2.) This does not mean that a 800 to 1,000 watt PSU will give you a ten times greater margin of durability. There's a limit of diminishing returns, and your electric bill will hate you. Plus, only a very few systems actually NEED such power.
3.) Take a close look at the output cables it offers. You want to have only the cables you need with a little overhead for expansions. Otherwise, the inside of your box will look like a spaghetti mass of wiring. which not only looks horrible through a transparent window (which a lot of cases have now); but it also cuts airflow inside the case, and reduces the effectiveness of your cooling system. A lot of mid-range and virtually all high-end PSUs are now “modular”, in that there are sockets on the PSU for the various rails, and you only plug in the cables that you need. I do not have any experience with those or their durability, so I cannot make any informed comments on them.

Computer Assembly

If you're doing major computer assembly work; e.g putting together an entire system from the boxes they came in; wear an ESD Wrist Strap. While computer parts are surprisingly durable (for example, I've had cards which have sat unprotected against other cards for nearly a decade boot up and run with no problems; but those are exceptions to the rule); you want to be sure that you haven't blown your investment in computer parts by shorting out a key component.

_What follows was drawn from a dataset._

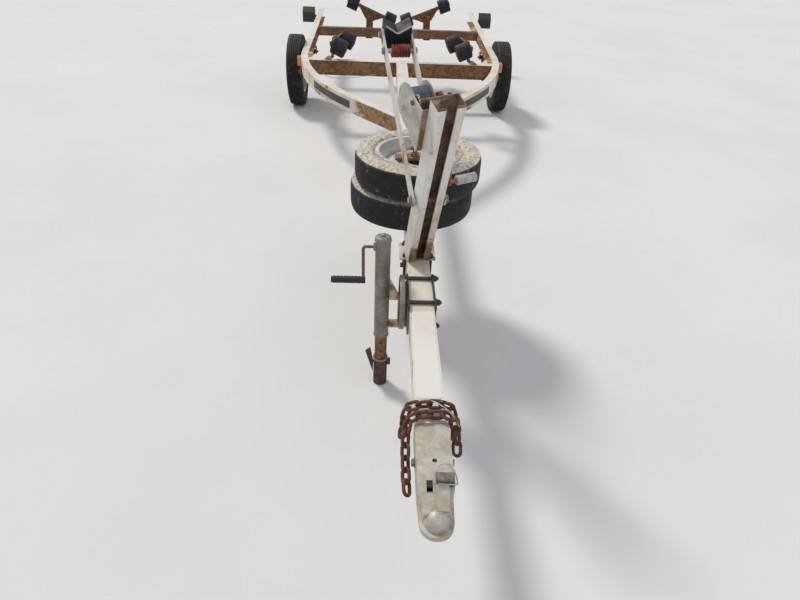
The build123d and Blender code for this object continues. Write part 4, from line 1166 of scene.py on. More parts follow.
@dataclass
class Frame:
    """Tongue, rails and cross-members, the blank plate and strips on them and a loose lead."""

    tongue_x: float = 6.0
    plate_width: float = 66.0
    plate_stations: Flat = (360.0, 736.0)
    plate_gap: float = 0.3
    plate_top: float = 1.4
    plate_corner: float = 9.0
    panel_inset: float = 2.5
    panel_corner: float = 7.0
    panel_span: Flat = (-0.2, 0.5)
    strip_stations: Flat = (2890.0, 3330.0)
    strip_steps: int = 24
    strip_back: float = 0.1
    ray_x: float = 1200.0
    ray_z: float = 410.0
    lead_radius: float = 2.2
    lead_run: tuple[Spot, ...] = ((-560, 3758, 372), (-520, 3750, 352), (-430, 3742, 344), (-330, 3744, 352),
                                  (-240, 3750, 366), (-170, 3757, 374))

    def plate(self) -> None:
        """A blank plate with a raised panel, flat on the tongue."""
        build = bmesh.new()
        low, high = self.plate_stations
        length = high - low
        margin = 2 * self.panel_inset
        place = shift(self.tongue_x, behind((low + high) / 2), FRAME_TOP)
        outline = rounded_outline(self.plate_width, length, self.plate_corner)
        inner = rounded_outline(self.plate_width - margin, length - margin, self.panel_corner)
        prism(build, outline, self.plate_gap, self.plate_top, place)
        prism(build, inner, *(self.plate_top + rise for rise in self.panel_span), place)
        add_piece(mesh_object("tongue_plate", build), Finish.PLATE, Body.FRAME, "white_paint")

    def band(self, rail: BVHTree, sign: float, stations: Flat, heights: Flat, proud: float) -> bmesh.types.BMesh:
        """Band that follows a rail's outer face.

        Args:
            rail: the rail's faces.
            sign: 1 for the right rail and -1 for the left one.
            stations: where it starts and ends behind the nose.
            heights: its lower and upper edge.
            proud: how far it stands out.

        Returns:
            Its faces, in millimetres.
        """
        build = bmesh.new()
        first, last = stations
        rows = []
        for step in range(self.strip_steps + 1):
            y = behind(first + (last - first) * step / self.strip_steps)
            start = Vector((sign * self.ray_x, y, self.ray_z)) * MM
            spot, normal, _, _ = rail.ray_cast(start, Vector((-sign, 0, 0)))
            if spot is None:
                continue
            faces = [spot / MM + normal * reach for reach in (proud, self.strip_back)]
            rows.append([build.verts.new((point.x, point.y, z)) for point in faces for z in heights])
        for here, after in zip(rows, rows[1:]):
            for one, two in ((0, 1), (1, 3), (3, 2), (2, 0)):
                build.faces.new((here[one], here[two], after[two], after[one]))
        for row in (rows[0], rows[-1]):
            build.faces.new((row[0], row[1], row[3], row[2]))
        return build

    def strips(self, nodes: dict) -> None:
        """Blank dark strips with pale edges along both rails' bends.

        Args:
            nodes: the frame's nodes by name.
        """
        first, last = self.strip_stations
        for side, sign in SIDES:
            rail = BVHTree.FromObject(nodes["side_rail_" + side], bpy.context.evaluated_depsgraph_get())
            for name, finish, heights, inset, proud in (
                    ("edge", Finish.STRIP_EDGE, (388.0, 444.0), 0.0, 0.5),
                    ("field", Finish.STRIP, (394.0, 438.0), 6.0, 0.9)):
                build = self.band(rail, sign, (first + inset, last - inset), heights, proud)
                add_piece(mesh_object(f"rail_strip_{name}_{side}", build), finish, Body.FRAME, "white_paint")

    def lead(self) -> None:
        """Loose lamp lead that hangs below the front cross-member."""
        build = bmesh.new()
        wire(build, curve_points(from_nose(self.lead_run), steps=10), self.lead_radius, sides=8)
        add_piece(mesh_object("lamp_lead", build), Finish.BLOCK_EDGE, Body.FRAME, "black_plastic")

    def build(self, nodes: dict) -> None:
        """Builds and dresses the frame.

        Args:
            nodes: the frame's nodes by name.
        """
        dress_nodes(nodes, {"tongue": Finish.TONGUE, "side_rail_right": Finish.RAIL, "side_rail_left": Finish.RAIL,
                            "front_cross_member": Finish.MEMBER, "rear_cross_member": Finish.RUSTY,
                            "corner_gussets": Finish.RAIL})
        self.plate()
        self.strips(nodes)
        self.lead()


@dataclass
class Tyre:
    """A tyre with tread grooves, shoulder blocks and ribbed sidewalls."""

    name: str
    radius: float
    place: Matrix
    width: float = 122.0
    tread: float = 92.0
    bead_radius: float = 152.7
    bead_half: float = 47.7
    flange: float = 163.0
    grooves: tuple[float, ...] = (0.0, 14.0, 29.0)
    groove_depth: float = 6.0
    groove_width: float = 5.0
    groove_lip: float = 0.3
    groove_slope: float = 0.7
    segments: int = 96
    blocks: int = 62
    block_size: Spot = (8.0, 16.0, 3.2)
    block_depth: float = 5.4
    block_lean: float = 0.42

    def outline(self) -> list[Flat]:
        """Outline from the tread's middle over the sidewall to the bead, and the same on the other side.

        Returns:
            Points of radius and height.
        """
        half = self.width / 2
        tread = self.tread / 2
        crown = self.radius
        floor = crown - self.groove_depth
        lip = crown - self.groove_lip
        points = []
        for middle in self.grooves:
            start = middle - self.groove_width / 2
            end = middle + self.groove_width / 2
            points += [(lip, start), (floor, start + self.groove_slope)] if middle else [(floor, 0.0)]
            points += [(floor, end - self.groove_slope), (lip, end)]
        shoulder = ((1.5, tread - 6), (5.0, tread + 5), (12.0, half - 9), (21.0, half - 4.2), (24.0, half - 3.4),
                    (25.5, half - 4.2), (34.0, half - 1.4))
        sidewall = ((30, 1.2), (22, 2.2), (20, 3.2), (12, 4.6), (8, 8))
        points += [(crown - depth, height) for depth, height in shoulder]
        points += [((crown + self.bead_radius) / 2, half - 0.2)]
        points += [(self.flange + rise, half - inset) for rise, inset in sidewall]
        points += [(self.flange + 2.5, self.bead_half), (self.bead_radius, self.bead_half)]
        return points + [(radius, -height) for radius, height in reversed(points) if height > 0]

    def build(self) -> bpy.types.Object:
        """Makes the tyre without its shoulder blocks.

        Returns:
            The tyre.
        """
        build = bmesh.new()
        lathe(build, self.outline(), self.place, self.segments)
        return mesh_object(self.name, build)

    def shoulder_blocks(self) -> bpy.types.Object:
        """Blocks round both shoulders, as one piece.

        Returns:
            The blocks.
        """
        spots = []
        for cosine, sine in around(self.blocks):
            out = Vector((cosine, sine, 0))
            for side in BOTH:
                height = side * (self.tread / 2 + 1.0)
                spot = self.place @ (out * (self.radius - self.block_depth) + Vector((0, 0, height)))
                lean = self.place.to_3x3() @ (out + Vector((0, 0, side * self.block_lean)))
                spots.append((spot, lean.normalized()))
        return REPEATS.set_items(self.name + "_blocks", Hardware().lug("lug", *self.block_size), spots,
                                 Finish.ROAD_TYRE)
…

While you can RMA those components; it's annoying to wait for a new part to come in.

Minor assembly work; e.g. adding a new hard drive, or changing the memory in an existing system can be done safely by regularly touching unpainted metal parts of the case to ground yourself and dissipate any possible charge.

Do assembly in a relatively clean room or area. Do not do it in carpeted areas; and if you have any pets in the house, lock them out of the assembly area until the computer is assembled and sealed up, to avoid them transferring static charges from them to you via rubbing against you.